女性のヌードは、女性を性の対象にしている、ということで、性差別とされる。
それではここに男性にヌードがあればいいのでは、と思って、見渡してみたら、あった。
問題の一連の作品のすぐ横である。
ディスプレイに映される動画だ。壁に、大きな赤い字で「美少女」と書かれている。その前に全裸の男性が立ち、腰を振っている。背中の方向から映しているから、手の動きや股間は映っていないが、明らかにオナニーをしている動きだ。

これは明らかに、山上たつひこのマンガ『半田溶助女狩り』の中のアイディアを動画にしたものではないか。
「娘」と書いた紙を壁に貼って、それを見ながら、半田溶助はオナニーするのだ。
この動画は、現代において「美少女」というものが記号化していることを、見事に表現している。

展示会の中で、唯一、撮影が許可されているのが、冒頭に示した『考えない人』という作品だ。
この作品のみを撮影許可しているところに、会田誠の意図は、はっきりと示されている。
皆が注目するのは、どうせ「美少女」。
己が脱糞した大量のうんこの上に鎮座する、おにぎり顔の男など、どうせお呼びでないのだろうから、どうぞ撮ってください、といったところか。

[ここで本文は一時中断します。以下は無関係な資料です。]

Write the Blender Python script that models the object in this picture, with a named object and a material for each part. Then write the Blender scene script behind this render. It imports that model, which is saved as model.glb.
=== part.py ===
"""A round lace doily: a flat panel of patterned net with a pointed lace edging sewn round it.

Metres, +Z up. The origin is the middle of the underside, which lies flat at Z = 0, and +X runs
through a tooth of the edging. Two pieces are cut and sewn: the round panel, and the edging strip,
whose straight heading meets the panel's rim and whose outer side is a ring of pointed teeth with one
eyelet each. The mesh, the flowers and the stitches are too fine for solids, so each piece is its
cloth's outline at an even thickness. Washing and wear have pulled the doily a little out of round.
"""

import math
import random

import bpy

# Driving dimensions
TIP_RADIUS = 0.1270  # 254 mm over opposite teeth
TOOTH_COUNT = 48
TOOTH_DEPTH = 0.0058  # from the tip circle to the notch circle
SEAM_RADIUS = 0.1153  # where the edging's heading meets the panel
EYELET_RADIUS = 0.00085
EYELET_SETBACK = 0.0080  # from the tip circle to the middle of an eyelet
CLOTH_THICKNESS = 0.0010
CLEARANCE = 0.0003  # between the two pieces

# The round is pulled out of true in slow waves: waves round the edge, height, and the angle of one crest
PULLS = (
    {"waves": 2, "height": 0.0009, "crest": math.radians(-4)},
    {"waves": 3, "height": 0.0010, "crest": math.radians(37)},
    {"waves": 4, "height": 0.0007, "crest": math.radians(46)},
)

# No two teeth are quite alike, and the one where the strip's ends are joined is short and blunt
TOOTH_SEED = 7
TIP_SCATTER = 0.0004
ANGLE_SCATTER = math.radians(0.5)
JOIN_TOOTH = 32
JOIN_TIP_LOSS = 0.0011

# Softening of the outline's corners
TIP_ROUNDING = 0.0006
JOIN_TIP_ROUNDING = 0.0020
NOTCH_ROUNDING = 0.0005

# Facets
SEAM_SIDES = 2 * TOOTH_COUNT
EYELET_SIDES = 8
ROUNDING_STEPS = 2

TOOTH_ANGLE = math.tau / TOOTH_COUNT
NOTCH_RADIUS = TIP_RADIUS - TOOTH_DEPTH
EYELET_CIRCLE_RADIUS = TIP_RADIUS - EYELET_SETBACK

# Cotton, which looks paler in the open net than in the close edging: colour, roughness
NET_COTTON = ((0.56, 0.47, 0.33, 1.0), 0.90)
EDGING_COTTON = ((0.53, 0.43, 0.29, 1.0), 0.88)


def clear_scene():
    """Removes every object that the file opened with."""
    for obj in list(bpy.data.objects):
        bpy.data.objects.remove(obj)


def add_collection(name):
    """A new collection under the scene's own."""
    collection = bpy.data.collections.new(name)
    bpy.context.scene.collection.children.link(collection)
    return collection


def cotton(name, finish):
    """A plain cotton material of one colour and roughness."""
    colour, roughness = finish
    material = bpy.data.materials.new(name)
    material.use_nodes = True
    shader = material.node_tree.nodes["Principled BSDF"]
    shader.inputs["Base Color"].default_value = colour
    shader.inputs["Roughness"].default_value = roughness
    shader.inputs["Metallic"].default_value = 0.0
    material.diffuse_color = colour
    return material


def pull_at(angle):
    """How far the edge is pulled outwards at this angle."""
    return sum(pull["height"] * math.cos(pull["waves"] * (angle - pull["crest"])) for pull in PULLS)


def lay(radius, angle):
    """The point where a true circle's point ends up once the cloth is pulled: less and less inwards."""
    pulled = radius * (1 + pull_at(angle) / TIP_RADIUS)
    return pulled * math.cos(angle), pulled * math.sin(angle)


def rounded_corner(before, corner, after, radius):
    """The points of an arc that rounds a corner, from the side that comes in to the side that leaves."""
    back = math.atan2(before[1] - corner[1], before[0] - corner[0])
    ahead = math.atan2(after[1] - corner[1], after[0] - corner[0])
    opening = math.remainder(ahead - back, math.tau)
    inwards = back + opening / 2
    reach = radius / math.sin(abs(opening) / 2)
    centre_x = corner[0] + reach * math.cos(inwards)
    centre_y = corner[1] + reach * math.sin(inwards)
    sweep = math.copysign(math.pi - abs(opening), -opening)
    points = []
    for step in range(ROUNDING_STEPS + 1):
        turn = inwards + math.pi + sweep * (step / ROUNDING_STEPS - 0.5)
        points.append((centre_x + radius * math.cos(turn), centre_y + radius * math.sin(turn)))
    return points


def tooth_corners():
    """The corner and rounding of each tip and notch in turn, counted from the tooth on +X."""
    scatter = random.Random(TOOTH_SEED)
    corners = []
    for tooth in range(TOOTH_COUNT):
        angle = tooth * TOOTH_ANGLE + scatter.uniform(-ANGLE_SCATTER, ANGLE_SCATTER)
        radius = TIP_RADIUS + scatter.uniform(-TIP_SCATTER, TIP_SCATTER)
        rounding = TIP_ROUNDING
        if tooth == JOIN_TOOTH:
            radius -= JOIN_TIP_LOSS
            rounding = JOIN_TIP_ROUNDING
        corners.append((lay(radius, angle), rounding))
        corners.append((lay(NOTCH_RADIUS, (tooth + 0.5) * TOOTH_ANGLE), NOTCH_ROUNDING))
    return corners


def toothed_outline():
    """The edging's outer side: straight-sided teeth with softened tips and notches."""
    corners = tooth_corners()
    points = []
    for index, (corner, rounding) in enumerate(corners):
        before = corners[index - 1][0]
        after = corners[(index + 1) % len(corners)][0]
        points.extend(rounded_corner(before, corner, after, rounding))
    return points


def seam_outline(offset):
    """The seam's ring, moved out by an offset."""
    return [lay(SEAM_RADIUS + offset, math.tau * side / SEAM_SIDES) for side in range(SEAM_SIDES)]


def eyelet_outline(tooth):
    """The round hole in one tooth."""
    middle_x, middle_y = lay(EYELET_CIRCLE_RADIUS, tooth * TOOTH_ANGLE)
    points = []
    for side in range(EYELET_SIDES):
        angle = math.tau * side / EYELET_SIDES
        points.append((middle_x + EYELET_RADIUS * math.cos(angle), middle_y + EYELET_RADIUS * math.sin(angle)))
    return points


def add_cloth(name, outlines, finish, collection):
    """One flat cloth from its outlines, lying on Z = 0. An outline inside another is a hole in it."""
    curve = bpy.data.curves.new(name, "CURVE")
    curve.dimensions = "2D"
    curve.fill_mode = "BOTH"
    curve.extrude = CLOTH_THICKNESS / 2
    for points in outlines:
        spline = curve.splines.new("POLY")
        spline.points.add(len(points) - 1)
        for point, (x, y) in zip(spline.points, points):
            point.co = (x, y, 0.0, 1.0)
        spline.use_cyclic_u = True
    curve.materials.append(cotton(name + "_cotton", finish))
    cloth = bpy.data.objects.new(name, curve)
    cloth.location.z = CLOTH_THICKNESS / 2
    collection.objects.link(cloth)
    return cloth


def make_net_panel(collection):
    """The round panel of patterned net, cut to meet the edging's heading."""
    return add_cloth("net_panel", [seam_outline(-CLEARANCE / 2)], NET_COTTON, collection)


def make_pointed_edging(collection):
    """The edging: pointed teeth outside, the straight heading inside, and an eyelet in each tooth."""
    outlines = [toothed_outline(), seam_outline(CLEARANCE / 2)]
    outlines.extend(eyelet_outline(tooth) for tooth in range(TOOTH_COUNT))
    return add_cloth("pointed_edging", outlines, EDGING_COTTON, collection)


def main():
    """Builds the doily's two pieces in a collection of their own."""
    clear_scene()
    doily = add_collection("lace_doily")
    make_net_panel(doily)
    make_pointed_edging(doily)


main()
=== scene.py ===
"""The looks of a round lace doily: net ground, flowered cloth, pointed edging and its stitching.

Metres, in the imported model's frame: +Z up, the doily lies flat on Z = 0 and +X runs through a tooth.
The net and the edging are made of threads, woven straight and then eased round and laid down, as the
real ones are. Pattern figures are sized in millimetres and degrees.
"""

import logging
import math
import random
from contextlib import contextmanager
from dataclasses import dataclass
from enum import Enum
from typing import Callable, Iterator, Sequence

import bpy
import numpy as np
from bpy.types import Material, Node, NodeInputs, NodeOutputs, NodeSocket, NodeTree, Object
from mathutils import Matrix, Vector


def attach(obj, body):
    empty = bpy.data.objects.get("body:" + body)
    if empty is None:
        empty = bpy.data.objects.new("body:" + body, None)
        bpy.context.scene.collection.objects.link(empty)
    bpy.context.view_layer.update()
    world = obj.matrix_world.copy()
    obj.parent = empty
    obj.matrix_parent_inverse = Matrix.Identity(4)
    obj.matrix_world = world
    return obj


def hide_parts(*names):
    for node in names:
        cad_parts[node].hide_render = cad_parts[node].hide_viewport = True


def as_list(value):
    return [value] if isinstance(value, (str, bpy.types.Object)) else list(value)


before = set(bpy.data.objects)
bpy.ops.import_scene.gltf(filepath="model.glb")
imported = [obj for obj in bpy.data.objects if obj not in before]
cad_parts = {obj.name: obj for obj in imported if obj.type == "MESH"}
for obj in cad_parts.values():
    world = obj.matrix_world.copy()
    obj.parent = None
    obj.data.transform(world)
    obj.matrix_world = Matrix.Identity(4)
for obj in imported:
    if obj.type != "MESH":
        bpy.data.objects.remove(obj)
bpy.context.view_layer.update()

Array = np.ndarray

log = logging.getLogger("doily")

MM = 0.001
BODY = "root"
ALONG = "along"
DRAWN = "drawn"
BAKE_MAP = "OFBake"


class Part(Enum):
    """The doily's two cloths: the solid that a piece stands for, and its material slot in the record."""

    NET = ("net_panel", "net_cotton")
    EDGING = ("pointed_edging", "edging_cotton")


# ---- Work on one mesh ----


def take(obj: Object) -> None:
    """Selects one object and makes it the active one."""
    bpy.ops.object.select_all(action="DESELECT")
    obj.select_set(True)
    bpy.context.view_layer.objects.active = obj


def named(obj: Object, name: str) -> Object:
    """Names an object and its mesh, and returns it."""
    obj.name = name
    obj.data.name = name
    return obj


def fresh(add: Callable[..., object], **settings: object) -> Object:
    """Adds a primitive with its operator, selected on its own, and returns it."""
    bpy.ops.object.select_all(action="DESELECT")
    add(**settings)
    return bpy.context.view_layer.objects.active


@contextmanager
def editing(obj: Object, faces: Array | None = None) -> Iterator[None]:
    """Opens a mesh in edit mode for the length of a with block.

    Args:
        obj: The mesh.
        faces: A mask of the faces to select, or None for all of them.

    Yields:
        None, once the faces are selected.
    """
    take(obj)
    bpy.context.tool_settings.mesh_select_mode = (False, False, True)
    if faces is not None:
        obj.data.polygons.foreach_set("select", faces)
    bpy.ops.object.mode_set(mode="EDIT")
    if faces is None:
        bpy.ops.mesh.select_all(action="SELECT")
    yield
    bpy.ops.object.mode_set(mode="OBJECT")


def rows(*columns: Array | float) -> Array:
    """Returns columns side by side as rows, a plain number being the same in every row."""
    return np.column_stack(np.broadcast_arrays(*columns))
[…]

社会を挑発する会田誠の危険性は、「犬」というような作品そのものにあるのではない。
展示会の中程で、芸術家としての心得が、箇条書きしてあった。
そこには、過去は関係ない、自分の過去も、芸術としての過去の先人の作品も関係がない、というようなことが書いてある。
それをメモしている若者がいる。「おいおい、大丈夫かよ」と思ってしまう。
永井豪や山上たつひこなどの先人に、会田は学び影響を受けているのに。

母国語以外の言葉を喋る人間を軽蔑する、などということが書かれていたが、実は本人は何カ国語も操れるのではないか。
このような会田の言葉の、若者に与える影響のほうが心配だ。
私は、表現の自由、言論の自由を重んじるものであるから、それはもちろん、そのままでいい。
ただ、受け取る側には、注意が必要だろう。

展示会を出るころに、18歳未満立ち入り禁止のエリアの入り口で、なぜ女性が声をかけてきたのか、気づく。
一日中椅子に縛り付けられている私たちは皆女性なのに、なぜ市民団体はそれには抗議せずに、絵に描かれた「美少女」のことを抗議するのか。
それ言いたくて、声をかけてきたのだろう。
これも、会田誠の策略なのだろうか。